I mentioned their PoC stated the account was ‘terminated’. In their activity log (page 16 of the PDF), it states on 31 January 2012 the following:

 

Closure Code: 38

Closure Reason: Collections Process Exhausted

 

That seems to confirm the account was closed, and confirms my belief they are trying to pretend they’re only chasing ‘arrears’ as they never issued a DN.

 

Interestingly, their T&Cs say they will issue a DN if you fail to make payments – if they did not, they have not abided by their own T&Cs. I don’t think they’d like those T&Cs scrutinized. By their own admission, they have NOT followed the correct process when a customer defaults. You would be entitled to assume therefore that a DN had been issued to facilitate enforcement.

 

I’d love Andy’s views on this.

 

This was also their first activity since 29 September 2007 – a gap of over four years. The one page report seems to have been run on a different admin system. Interestingly, the far left column has a checkbox for whether the activity was ‘done’. There Ns, one Y. Odd.

 

Also, the dates in the PoC are wrong. I don’t know why they are using the date 4/4/05, as the balance they claim was from 13/4/07. The balance when the claim was issued was much greater, so their statement of truth was, as we say technically, b******s. This also makes the fake June notice of arrears a load of rubbish. They have selected a figure that simply matches their PoC – because they can’t really change that – yet their statement shows the current arrears to be £5,329. In other words, they have made up the arrears notice to fit their case. That is, in my view, an attempt to mislead the court.

 

Finally, couple of other ‘convenient’ bits.

 

In their statement of account, they have added three lots of court/solicitor charges.
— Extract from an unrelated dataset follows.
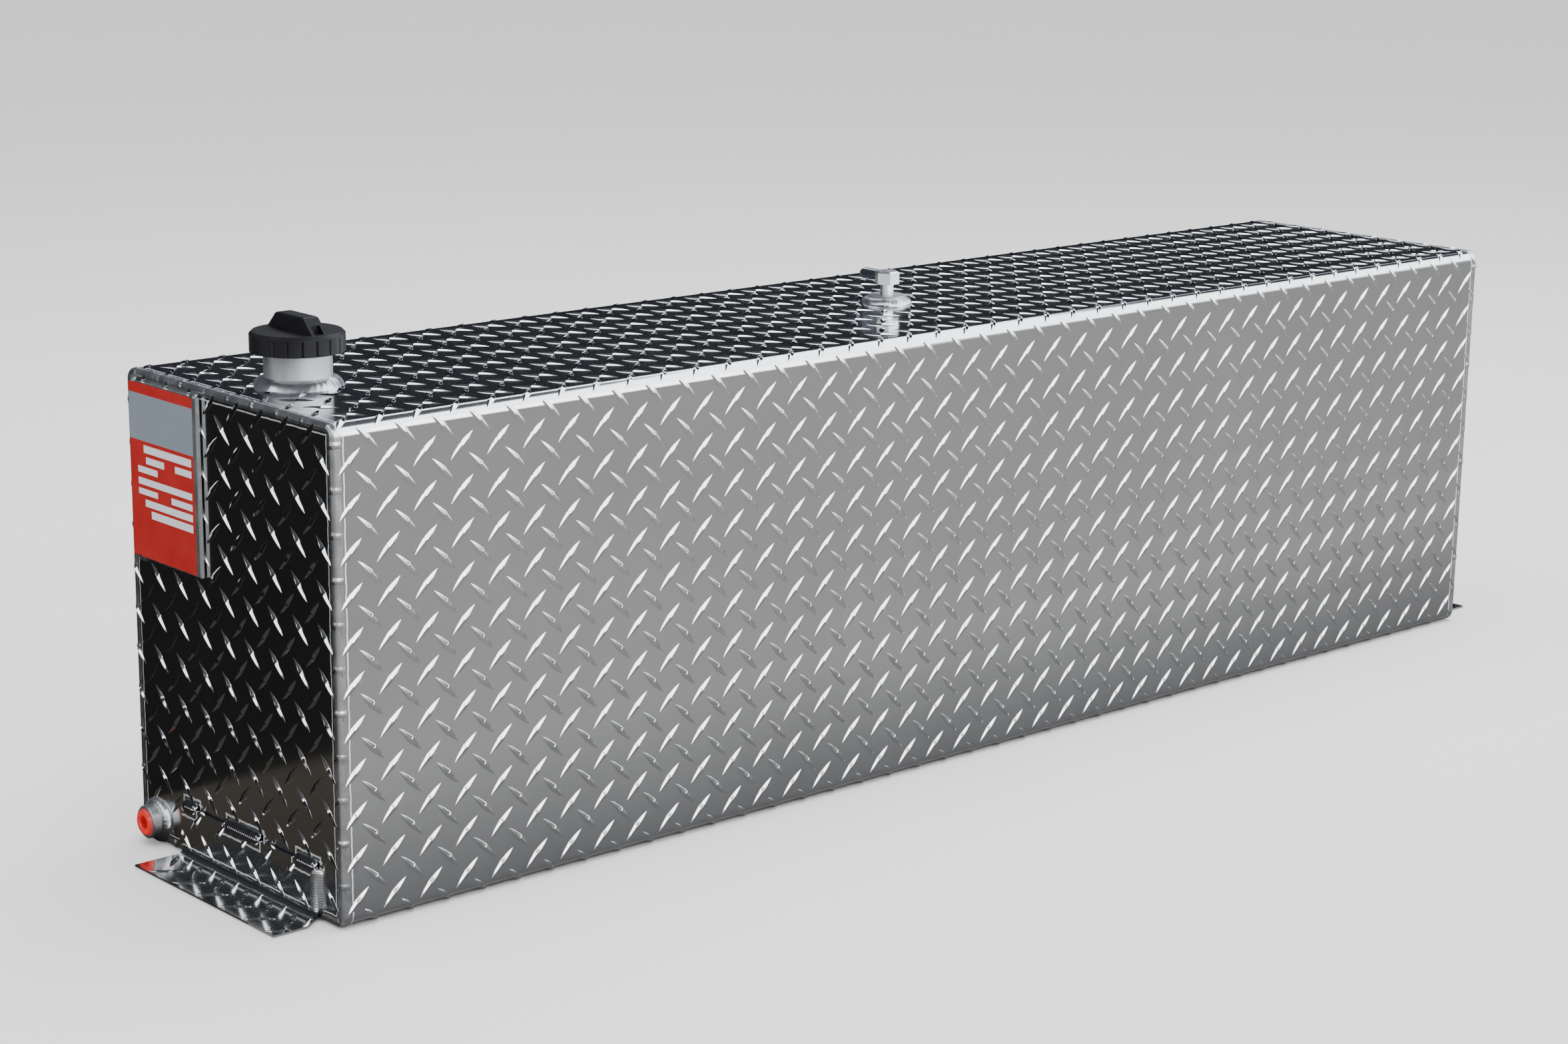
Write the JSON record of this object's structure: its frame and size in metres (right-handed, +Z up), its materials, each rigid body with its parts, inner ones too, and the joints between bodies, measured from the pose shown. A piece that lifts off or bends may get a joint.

And rather than add the interest stated in the PoC as a normal charge, they have listed it as a ‘debit adjustment’. This is not transparent and very convenient. In short, their paperwork is made up. The fact that they have reduced the ‘statutory’ interest to keep the amounts under £5k does, in my view, render it non-statutory. *EDIT – they state they kept it under £5k to pay reduced court fees. So what? They make you pay them anyway, by adding to your balance, so it’s a false argument. Just shows they’re making it up as they go along, or they weren’t confident of their case. And why claim any statutory interest at all if the account was still live and in arrears? Oops...*

 

Next – they are claiming interest when they can’t. Their logs show that no statements were sent out, and therefore no notice of arrears were sent out. No statement – no interest.

 

Why did your relative not invoke the PPI when out of work?

 

Another worrying issue – though not useful in defence – are the case notes, where someone called ‘JM’ tells the collectors to contact you at work, write to you at work, contact neighbours, and threaten bailiffs – take that to the FCA...

 

JM also mentions in May 2005 that they are waiting for charge off. Oh dear. That implies closure was the intention.

 

Much of this just shows their incompetence, though.

 

What’s needed now is to get the facts into the right order for your opposing WS. personally I would base it on their PoC clearly stating the account was terminated, therefore a DN is necessary and the application/claim has no merit as they are trying to change their case mid-stream. Also query why it has taken three years to find this info, and therefore question their initial statement of truth.

 

All the other stuff I’ve mentioned is relatively trite.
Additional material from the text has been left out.